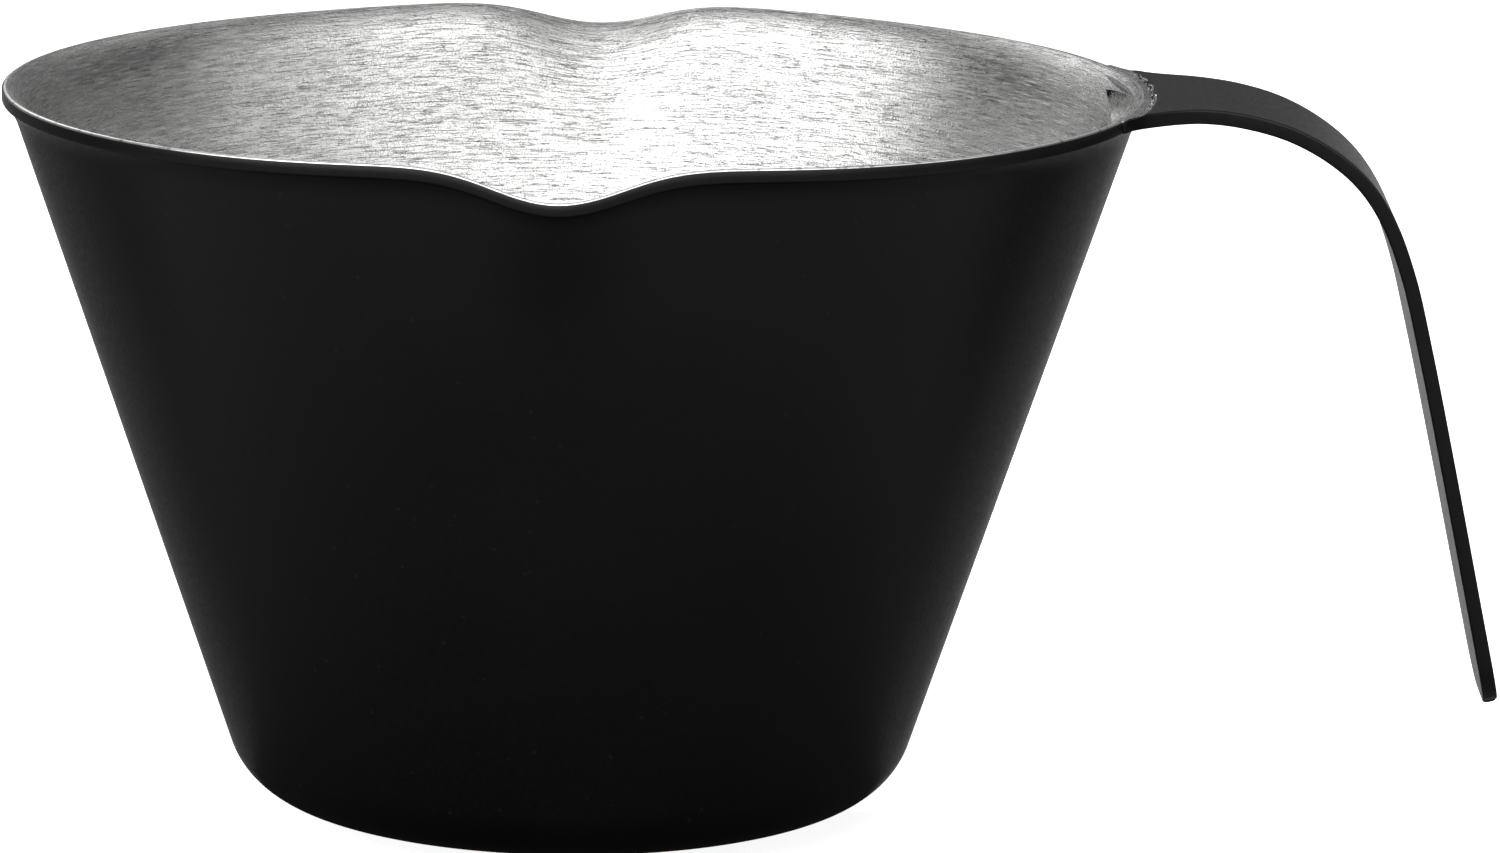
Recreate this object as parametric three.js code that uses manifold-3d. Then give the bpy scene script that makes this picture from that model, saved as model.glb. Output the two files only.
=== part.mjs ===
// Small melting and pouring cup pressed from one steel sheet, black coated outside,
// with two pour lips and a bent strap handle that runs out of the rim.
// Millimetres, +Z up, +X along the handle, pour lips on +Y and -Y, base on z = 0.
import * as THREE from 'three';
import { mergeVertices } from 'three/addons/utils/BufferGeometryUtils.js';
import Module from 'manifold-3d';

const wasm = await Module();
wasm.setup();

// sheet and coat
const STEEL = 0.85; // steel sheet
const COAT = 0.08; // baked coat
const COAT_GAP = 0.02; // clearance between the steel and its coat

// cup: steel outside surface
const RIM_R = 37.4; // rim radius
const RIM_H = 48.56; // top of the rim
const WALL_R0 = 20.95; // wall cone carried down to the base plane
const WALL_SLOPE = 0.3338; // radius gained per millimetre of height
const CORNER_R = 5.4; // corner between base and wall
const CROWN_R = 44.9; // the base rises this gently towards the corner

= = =

▶ Directions for this task: Write down again the exact lines running from the beginning of the data to the line containing "const COAT_GAP = 0.02;", with both ends included.

▶ Full output:
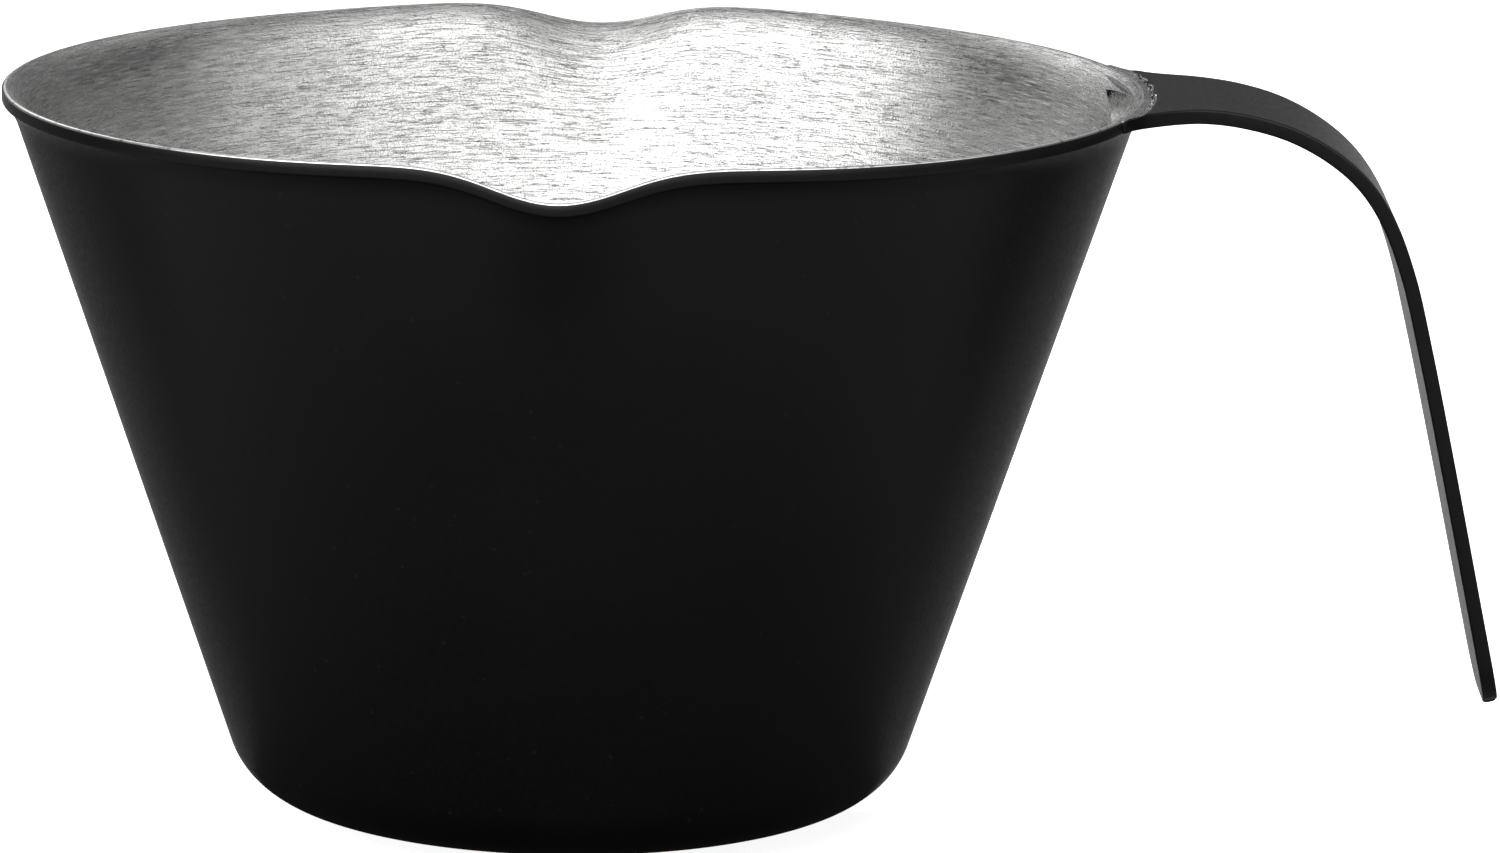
Recreate this object as parametric three.js code that uses manifold-3d. Then give the bpy scene script that makes this picture from that model, saved as model.glb. Output the two files only.
=== part.mjs ===
// Small melting and pouring cup pressed from one steel sheet, black coated outside,
// with two pour lips and a bent strap handle that runs out of the rim.
// Millimetres, +Z up, +X along the handle, pour lips on +Y and -Y, base on z = 0.
import * as THREE from 'three';
import { mergeVertices } from 'three/addons/utils/BufferGeometryUtils.js';
import Module from 'manifold-3d';

const wasm = await Module();
wasm.setup();

// sheet and coat
const STEEL = 0.85; // steel sheet
const COAT = 0.08; // baked coat
const COAT_GAP = 0.02; // clearance between the steel and its coat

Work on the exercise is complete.